[AIM] Output every record below exactly as it appears.

>> Start RECORDS TO USE

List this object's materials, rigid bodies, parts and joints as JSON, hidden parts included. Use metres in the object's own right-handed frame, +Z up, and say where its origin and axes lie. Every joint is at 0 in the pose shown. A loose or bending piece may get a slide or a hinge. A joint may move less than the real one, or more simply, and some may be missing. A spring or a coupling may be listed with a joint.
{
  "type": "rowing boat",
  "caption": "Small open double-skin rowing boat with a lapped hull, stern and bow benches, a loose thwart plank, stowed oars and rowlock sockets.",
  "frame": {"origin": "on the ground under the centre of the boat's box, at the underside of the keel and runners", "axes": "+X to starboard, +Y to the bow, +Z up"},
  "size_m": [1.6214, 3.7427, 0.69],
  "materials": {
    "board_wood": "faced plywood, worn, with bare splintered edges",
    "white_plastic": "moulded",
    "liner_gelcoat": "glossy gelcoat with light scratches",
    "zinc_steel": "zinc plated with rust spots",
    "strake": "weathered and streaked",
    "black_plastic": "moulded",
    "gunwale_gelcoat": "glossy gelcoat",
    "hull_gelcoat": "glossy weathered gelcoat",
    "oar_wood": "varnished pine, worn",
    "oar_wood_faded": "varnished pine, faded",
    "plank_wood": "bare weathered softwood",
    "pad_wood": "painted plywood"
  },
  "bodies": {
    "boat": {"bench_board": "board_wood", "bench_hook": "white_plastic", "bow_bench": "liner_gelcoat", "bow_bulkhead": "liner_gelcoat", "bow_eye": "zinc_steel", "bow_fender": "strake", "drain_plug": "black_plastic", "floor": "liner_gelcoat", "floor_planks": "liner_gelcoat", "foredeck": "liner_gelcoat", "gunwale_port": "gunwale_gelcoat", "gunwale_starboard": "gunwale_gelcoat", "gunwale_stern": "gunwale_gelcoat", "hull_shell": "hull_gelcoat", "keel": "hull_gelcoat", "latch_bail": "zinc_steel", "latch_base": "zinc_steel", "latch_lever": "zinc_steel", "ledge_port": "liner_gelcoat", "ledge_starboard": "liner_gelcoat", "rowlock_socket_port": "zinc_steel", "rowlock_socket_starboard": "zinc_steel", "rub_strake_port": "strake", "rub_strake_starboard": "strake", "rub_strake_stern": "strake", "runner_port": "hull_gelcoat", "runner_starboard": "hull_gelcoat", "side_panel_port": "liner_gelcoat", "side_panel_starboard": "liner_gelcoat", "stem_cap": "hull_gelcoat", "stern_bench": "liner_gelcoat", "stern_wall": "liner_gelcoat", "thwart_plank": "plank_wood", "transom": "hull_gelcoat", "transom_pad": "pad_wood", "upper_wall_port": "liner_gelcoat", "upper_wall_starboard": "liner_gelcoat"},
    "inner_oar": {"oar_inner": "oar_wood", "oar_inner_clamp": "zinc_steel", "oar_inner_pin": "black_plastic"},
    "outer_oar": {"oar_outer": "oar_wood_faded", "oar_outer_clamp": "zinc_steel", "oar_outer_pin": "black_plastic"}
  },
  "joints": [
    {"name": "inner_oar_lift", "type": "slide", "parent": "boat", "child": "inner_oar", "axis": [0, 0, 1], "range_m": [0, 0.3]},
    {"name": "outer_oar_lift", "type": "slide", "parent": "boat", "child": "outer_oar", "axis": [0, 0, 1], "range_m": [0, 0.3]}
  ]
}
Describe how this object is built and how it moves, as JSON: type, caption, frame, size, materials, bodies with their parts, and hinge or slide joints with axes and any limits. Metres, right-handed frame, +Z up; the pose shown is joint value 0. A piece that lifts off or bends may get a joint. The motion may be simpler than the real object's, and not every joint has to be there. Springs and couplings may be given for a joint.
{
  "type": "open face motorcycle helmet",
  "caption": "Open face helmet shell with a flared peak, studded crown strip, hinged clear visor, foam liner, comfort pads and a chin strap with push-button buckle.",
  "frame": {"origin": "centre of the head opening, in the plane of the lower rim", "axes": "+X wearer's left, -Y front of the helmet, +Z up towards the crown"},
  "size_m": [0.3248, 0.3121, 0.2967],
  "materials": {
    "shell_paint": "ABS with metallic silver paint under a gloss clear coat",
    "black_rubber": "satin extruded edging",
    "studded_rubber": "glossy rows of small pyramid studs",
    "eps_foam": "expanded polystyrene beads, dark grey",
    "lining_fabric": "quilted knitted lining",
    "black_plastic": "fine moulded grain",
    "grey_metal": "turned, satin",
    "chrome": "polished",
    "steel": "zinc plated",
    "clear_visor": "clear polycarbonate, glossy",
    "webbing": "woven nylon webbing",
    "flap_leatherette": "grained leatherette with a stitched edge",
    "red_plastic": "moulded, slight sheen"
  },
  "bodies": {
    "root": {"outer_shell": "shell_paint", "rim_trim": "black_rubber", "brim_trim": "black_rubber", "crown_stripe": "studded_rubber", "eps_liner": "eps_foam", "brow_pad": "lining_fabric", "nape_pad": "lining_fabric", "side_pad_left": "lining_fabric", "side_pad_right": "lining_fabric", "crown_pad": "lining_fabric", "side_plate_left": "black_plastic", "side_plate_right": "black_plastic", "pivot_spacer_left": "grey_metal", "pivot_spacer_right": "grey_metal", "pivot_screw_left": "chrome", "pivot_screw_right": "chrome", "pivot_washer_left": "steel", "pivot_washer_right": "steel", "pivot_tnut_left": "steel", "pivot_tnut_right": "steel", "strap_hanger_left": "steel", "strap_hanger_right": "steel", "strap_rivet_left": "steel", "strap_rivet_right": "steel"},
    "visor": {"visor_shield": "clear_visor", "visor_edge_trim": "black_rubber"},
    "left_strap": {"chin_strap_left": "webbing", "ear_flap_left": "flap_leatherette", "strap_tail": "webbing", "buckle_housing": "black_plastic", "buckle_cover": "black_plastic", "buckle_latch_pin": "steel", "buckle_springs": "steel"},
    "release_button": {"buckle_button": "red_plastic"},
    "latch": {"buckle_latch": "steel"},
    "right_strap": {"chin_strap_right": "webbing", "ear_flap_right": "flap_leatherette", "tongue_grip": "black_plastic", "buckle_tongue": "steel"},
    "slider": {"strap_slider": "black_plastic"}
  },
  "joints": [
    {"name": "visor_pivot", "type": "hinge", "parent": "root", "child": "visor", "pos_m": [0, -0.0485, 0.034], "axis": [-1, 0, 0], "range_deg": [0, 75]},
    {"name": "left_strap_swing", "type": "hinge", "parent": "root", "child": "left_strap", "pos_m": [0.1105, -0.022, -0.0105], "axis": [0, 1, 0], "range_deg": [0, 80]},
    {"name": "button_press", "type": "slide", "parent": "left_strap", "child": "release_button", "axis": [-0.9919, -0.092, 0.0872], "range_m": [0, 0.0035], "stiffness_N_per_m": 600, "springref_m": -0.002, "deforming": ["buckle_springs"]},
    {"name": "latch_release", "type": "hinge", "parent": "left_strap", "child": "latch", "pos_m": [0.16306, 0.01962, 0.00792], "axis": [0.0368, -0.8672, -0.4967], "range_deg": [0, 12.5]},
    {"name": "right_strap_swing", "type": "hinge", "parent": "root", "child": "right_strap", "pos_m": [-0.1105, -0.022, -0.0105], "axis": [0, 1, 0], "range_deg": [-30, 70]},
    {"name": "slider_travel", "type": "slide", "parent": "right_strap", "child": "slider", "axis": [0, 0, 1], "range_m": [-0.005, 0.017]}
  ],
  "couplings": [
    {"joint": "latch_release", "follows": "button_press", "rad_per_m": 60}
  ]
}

>> End RECORDS TO USE

[CORRECT OUTPUT]
List this object's materials, rigid bodies, parts and joints as JSON, hidden parts included. Use metres in the object's own right-handed frame, +Z up, and say where its origin and axes lie. Every joint is at 0 in the pose shown. A loose or bending piece may get a slide or a hinge. A joint may move less than the real one, or more simply, and some may be missing. A spring or a coupling may be listed with a joint.
{
  "type": "rowing boat",
  "caption": "Small open double-skin rowing boat with a lapped hull, stern and bow benches, a loose thwart plank, stowed oars and rowlock sockets.",
  "frame": {"origin": "on the ground under the centre of the boat's box, at the underside of the keel and runners", "axes": "+X to starboard, +Y to the bow, +Z up"},
  "size_m": [1.6214, 3.7427, 0.69],
  "materials": {
    "board_wood": "faced plywood, worn, with bare splintered edges",
    "white_plastic": "moulded",
    "liner_gelcoat": "glossy gelcoat with light scratches",
    "zinc_steel": "zinc plated with rust spots",
    "strake": "weathered and streaked",
    "black_plastic": "moulded",
    "gunwale_gelcoat": "glossy gelcoat",
    "hull_gelcoat": "glossy weathered gelcoat",
    "oar_wood": "varnished pine, worn",
    "oar_wood_faded": "varnished pine, faded",
    "plank_wood": "bare weathered softwood",
    "pad_wood": "painted plywood"
  },
  "bodies": {
    "boat": {"bench_board": "board_wood", "bench_hook": "white_plastic", "bow_bench": "liner_gelcoat", "bow_bulkhead": "liner_gelcoat", "bow_eye": "zinc_steel", "bow_fender": "strake", "drain_plug": "black_plastic", "floor": "liner_gelcoat", "floor_planks": "liner_gelcoat", "foredeck": "liner_gelcoat", "gunwale_port": "gunwale_gelcoat", "gunwale_starboard": "gunwale_gelcoat", "gunwale_stern": "gunwale_gelcoat", "hull_shell": "hull_gelcoat", "keel": "hull_gelcoat", "latch_bail": "zinc_steel", "latch_base": "zinc_steel", "latch_lever": "zinc_steel", "ledge_port": "liner_gelcoat", "ledge_starboard": "liner_gelcoat", "rowlock_socket_port": "zinc_steel", "rowlock_socket_starboard": "zinc_steel", "rub_strake_port": "strake", "rub_strake_starboard": "strake", "rub_strake_stern": "strake", "runner_port": "hull_gelcoat", "runner_starboard": "hull_gelcoat", "side_panel_port": "liner_gelcoat", "side_panel_starboard": "liner_gelcoat", "stem_cap": "hull_gelcoat", "stern_bench": "liner_gelcoat", "stern_wall": "liner_gelcoat", "thwart_plank": "plank_wood", "transom": "hull_gelcoat", "transom_pad": "pad_wood", "upper_wall_port": "liner_gelcoat", "upper_wall_starboard": "liner_gelcoat"},
    "inner_oar": {"oar_inner": "oar_wood", "oar_inner_clamp": "zinc_steel", "oar_inner_pin": "black_plastic"},
    "outer_oar": {"oar_outer": "oar_wood_faded", "oar_outer_clamp": "zinc_steel", "oar_outer_pin": "black_plastic"}
  },
  "joints": [
    {"name": "inner_oar_lift", "type": "slide", "parent": "boat", "child": "inner_oar", "axis": [0, 0, 1], "range_m": [0, 0.3]},
    {"name": "outer_oar_lift", "type": "slide", "parent": "boat", "child": "outer_oar", "axis": [0, 0, 1], "range_m": [0, 0.3]}
  ]
}
Describe how this object is built and how it moves, as JSON: type, caption, frame, size, materials, bodies with their parts, and hinge or slide joints with axes and any limits. Metres, right-handed frame, +Z up; the pose shown is joint value 0. A piece that lifts off or bends may get a joint. The motion may be simpler than the real object's, and not every joint has to be there. Springs and couplings may be given for a joint.
{
  "type": "open face motorcycle helmet",
  "caption": "Open face helmet shell with a flared peak, studded crown strip, hinged clear visor, foam liner, comfort pads and a chin strap with push-button buckle.",
  "frame": {"origin": "centre of the head opening, in the plane of the lower rim", "axes": "+X wearer's left, -Y front of the helmet, +Z up towards the crown"},
  "size_m": [0.3248, 0.3121, 0.2967],
  "materials": {
    "shell_paint": "ABS with metallic silver paint under a gloss clear coat",
    "black_rubber": "satin extruded edging",
    "studded_rubber": "glossy rows of small pyramid studs",
    "eps_foam": "expanded polystyrene beads, dark grey",
    "lining_fabric": "quilted knitted lining",
    "black_plastic": "fine moulded grain",
    "grey_metal": "turned, satin",
    "chrome": "polished",
    "steel": "zinc plated",
    "clear_visor": "clear polycarbonate, glossy",
    "webbing": "woven nylon webbing",
    "flap_leatherette": "grained leatherette with a stitched edge",
    "red_plastic": "moulded, slight sheen"
  },
  "bodies": {
    "root": {"outer_shell": "shell_paint", "rim_trim": "black_rubber", "brim_trim": "black_rubber", "crown_stripe": "studded_rubber", "eps_liner": "eps_foam", "brow_pad": "lining_fabric", "nape_pad": "lining_fabric", "side_pad_left": "lining_fabric", "side_pad_right": "lining_fabric", "crown_pad": "lining_fabric", "side_plate_left": "black_plastic", "side_plate_right": "black_plastic", "pivot_spacer_left": "grey_metal", "pivot_spacer_right": "grey_metal", "pivot_screw_left": "chrome", "pivot_screw_right": "chrome", "pivot_washer_left": "steel", "pivot_washer_right": "steel", "pivot_tnut_left": "steel", "pivot_tnut_right": "steel", "strap_hanger_left": "steel", "strap_hanger_right": "steel", "strap_rivet_left": "steel", "strap_rivet_right": "steel"},
    "visor": {"visor_shield": "clear_visor", "visor_edge_trim": "black_rubber"},
    "left_strap": {"chin_strap_left": "webbing", "ear_flap_left": "flap_leatherette", "strap_tail": "webbing", "buckle_housing": "black_plastic", "buckle_cover": "black_plastic", "buckle_latch_pin": "steel", "buckle_springs": "steel"},
    "release_button": {"buckle_button": "red_plastic"},
    "latch": {"buckle_latch": "steel"},
    "right_strap": {"chin_strap_right": "webbing", "ear_flap_right": "flap_leatherette", "tongue_grip": "black_plastic", "buckle_tongue": "steel"},
    "slider": {"strap_slider": "black_plastic"}
  },
  "joints": [
    {"name": "visor_pivot", "type": "hinge", "parent": "root", "child": "visor", "pos_m": [0, -0.0485, 0.034], "axis": [-1, 0, 0], "range_deg": [0, 75]},
    {"name": "left_strap_swing", "type": "hinge", "parent": "root", "child": "left_strap", "pos_m": [0.1105, -0.022, -0.0105], "axis": [0, 1, 0], "range_deg": [0, 80]},
    {"name": "button_press", "type": "slide", "parent": "left_strap", "child": "release_button", "axis": [-0.9919, -0.092, 0.0872], "range_m": [0, 0.0035], "stiffness_N_per_m": 600, "springref_m": -0.002, "deforming": ["buckle_springs"]},
    {"name": "latch_release", "type": "hinge", "parent": "left_strap", "child": "latch", "pos_m": [0.16306, 0.01962, 0.00792], "axis": [0.0368, -0.8672, -0.4967], "range_deg": [0, 12.5]},
    {"name": "right_strap_swing", "type": "hinge", "parent": "root", "child": "right_strap", "pos_m": [-0.1105, -0.022, -0.0105], "axis": [0, 1, 0], "range_deg": [-30, 70]},
    {"name": "slider_travel", "type": "slide", "parent": "right_strap", "child": "slider", "axis": [0, 0, 1], "range_m": [-0.005, 0.017]}
  ],
  "couplings": [
    {"joint": "latch_release", "follows": "button_press", "rad_per_m": 60}
  ]
}